The Oak Park boys' team will play its first game of the tournament against Reavis on Court 3 at 3 p.m..

The Fenwick boys will play their first game against Riverside-Brookfield on Court 4 at 7 p.m.

Each team will play another game Friday, and depending on pool play results, could play again on Saturday. At total of 128 games will be played in a span of two days.

The tournament is noted for drawing several top Illinois teams. Among this year's participants on the boys' side, nearly half the teams (15) earned a top-five seed in this past season's IHSA playoffs.

That includes five top seeds (Downers Grove South, Leo, St. Joseph, Hillcrest and Timothy Christian) and five more No. 2 seeds (Brother Rice, Neuqua Valley, Zion-Benton, Homewood-Flossmoor and Niles West).

But despite the pedigree most teams will carry into this weekend, it will be a different brand of basketball from the one that's played during the winter.
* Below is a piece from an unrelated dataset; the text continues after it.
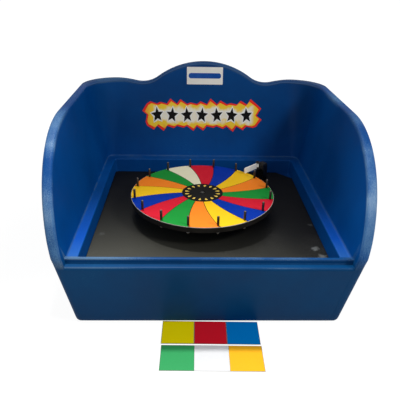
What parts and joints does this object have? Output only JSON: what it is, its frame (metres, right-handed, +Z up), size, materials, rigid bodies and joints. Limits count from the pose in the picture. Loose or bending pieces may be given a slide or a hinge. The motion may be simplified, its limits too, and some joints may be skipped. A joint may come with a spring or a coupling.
{
  "type": "prize wheel",
  "caption": "Table-top colour wheel with rim pegs and a sprung flap, turning in an open plastic tub with high wings, with two loose cards of colour squares.",
  "frame": {"origin": "on the table in the middle of the tub's width, level with the wheel's axle", "axes": "+X to the right seen from the open front, +Y towards the crowned back wall, +Z up along the wheel's axle"},
  "size_m": [0.7866, 0.8765, 0.4975],
  "materials": {
    "blue_plastic": "fine matt, scuffed",
    "black_board": "fine grained matt",
    "dark_steel": "black paint, worn",
    "bright_steel": "turned",
    "zinc_steel": "zinc plated",
    "cage_brass": "pressed",
    "hub_aluminium": "turned",
    "black_plywood": "black painted plywood",
    "white_sheet": "gloss sheet",
    "black_film": "gloss film",
    "red_film": "gloss film",
    "blue_film": "gloss film",
    "yellow_film": "gloss film",
    "orange_film": "gloss film",
    "green_film": "gloss film",
    "white_film": "gloss film",
    "drop_ink": "printed",
    "dark_sleeve": "dark tube",
    "black_post": "satin black",
    "flap_plastic": "flexible strip",
    "sign_red": "cut vinyl",
    "sign_yellow": "cut vinyl",
    "sign_black": "cut vinyl",
    "sign_white": "cut vinyl",
    "label_white": "sticker",
    "label_blue": "sticker",
    "card_white": "laminated",
    "card_green": "laminated",
    "card_amber": "laminated",
    "card_yellow": "laminated",
    "card_red": "laminated",
    "card_blue": "laminated"
  },
  "bodies": {
    "root": {"tub": "blue_plastic", "floor_board": "black_board", "base_flange": "dark_steel", "flange_screws": "zinc_steel", "axle": "bright_steel", "axle_washer": "bright_steel", "axle_nut": "zinc_steel", "bearing_inner_rings": "bright_steel", "bearing_spacer": "bright_steel", "clacker_post": "black_post", "post_screws": "zinc_steel", "flap_bracket": "dark_steel", "bracket_screws": "zinc_steel", "flap_pin": "zinc_steel", "flap_pin_nut": "zinc_steel", "flap_spring": "bright_steel", "sign_border": "sign_red", "sign_panel": "sign_yellow", "sign_star_edges": "sign_white", "sign_stars": "sign_black", "label": "label_white", "label_bar": "label_blue"},
    "wheel": {"wheel_hub": "hub_aluminium", "bearing_outer_rings": "bright_steel", "hub_screws": "zinc_steel", "wheel_disc": "black_plywood", "face_sheet": "white_sheet", "line_film": "black_film", "red_segments": "red_film", "blue_segments": "blue_film", "yellow_segments": "yellow_film", "orange_segments": "orange_film", "green_segments": "green_film", "white_segment": "white_film", "hub_film": "black_film", "hub_drops": "drop_ink", "peg_studs": "zinc_steel", "peg_sleeves": "dark_sleeve", "peg_washers": "zinc_steel", "peg_nuts": "zinc_steel"},
    "cages": {"bearing_balls": "bright_steel", "bearing_cages": "cage_brass"},
    "flap": {"flap": "flap_plastic"},
    "front_card": {"front_card": "card_white", "front_card_green": "card_green", "front_card_amber": "card_amber"},
    "back_card": {"back_card": "card_white", "back_card_yellow": "card_yellow", "back_card_red": "card_red", "back_card_blue": "card_blue"}
  },
  "joints": [
    {"name": "wheel_spin", "type": "hinge", "parent": "root", "child": "wheel", "pos_m": [-0.01, 0, 0.18], "axis": [0, 0, 1], "continuous": true},
    {"name": "cage_spin", "type": "hinge", "parent": "root", "child": "cages", "pos_m": [-0.01, 0, 0.17], "axis": [0, 0, 1], "continuous": true},
    {"name": "flap_swing", "type": "hinge", "parent": "root", "child": "flap", "pos_m": [0.16995, 0.17499, 0.2085], "axis": [0, 0, 1], "range_deg": [-45, 45], "stiffness_Nm_per_rad": 0.05},
    {"name": "front_card_slide", "type": "slide", "parent": "root", "child": "front_card", "axis": [0, -0.8944, 0.4472], "range_m": [0, 0.15]},
    {"name": "back_card_slide", "type": "slide", "parent": "root", "child": "back_card", "axis": [0, -0.8944, 0.4472], "range_m": [0, 0.15]}
  ]
}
The summer season is usually a time for coaches to fine tune team chemistry or get an early look at replacements for graduating seniors.

"We have no returning starters, so for right now we're just trying to figure out who can go out there and do something," said OPRF head coach Al Allen. "In the summer I like to pretty much leave them alone. We make substitutions by the clock, not by who's doing well like you would during the winter. That way you find out who the leaders are when the coaches aren't coaching."

Though there is a lot of freelancing and experimentation during these summer games, there is a precedent for success in the Minuteman translating into more success the following winter.

In the tournament's inaugural year, Hinsdale Central beat out Bloom for the tourney title. The Red Devils went on to qualify for the IHSA quarterfinals the next year. Meanwhile, Bloom turned its record around from 9-17 in the 1994-05 year to 21-9 the season after playing at the Minuteman under new coach Greg Meyers.

The past two seasons the Minuteman's championship game match-up has produced one team that finished second in the IHSA tournament (Homewood-Flossmoor in 2004) and another that finished third (Downers South this year).

Fenwick, the winner of the first Minuteman girls' tournament last season, made it all the way to the State quarterfinals this spring.

"There is a correlation," Allen said. "But kids can't get caught up in what their summer record is. You might be playing teams that are missing their best players, or their coach isn't coaching like he would during the IHSA season. It's less about the record and more about how you do under pressure and how much you learn from that."

The Minuteman Classic is a not-for-profit tournament, and all of the money raised through ticket sales and concessions goes towards D.A.R.E. programs run by local police departments. The tournament has raised more than $55,000 over the past 10 years.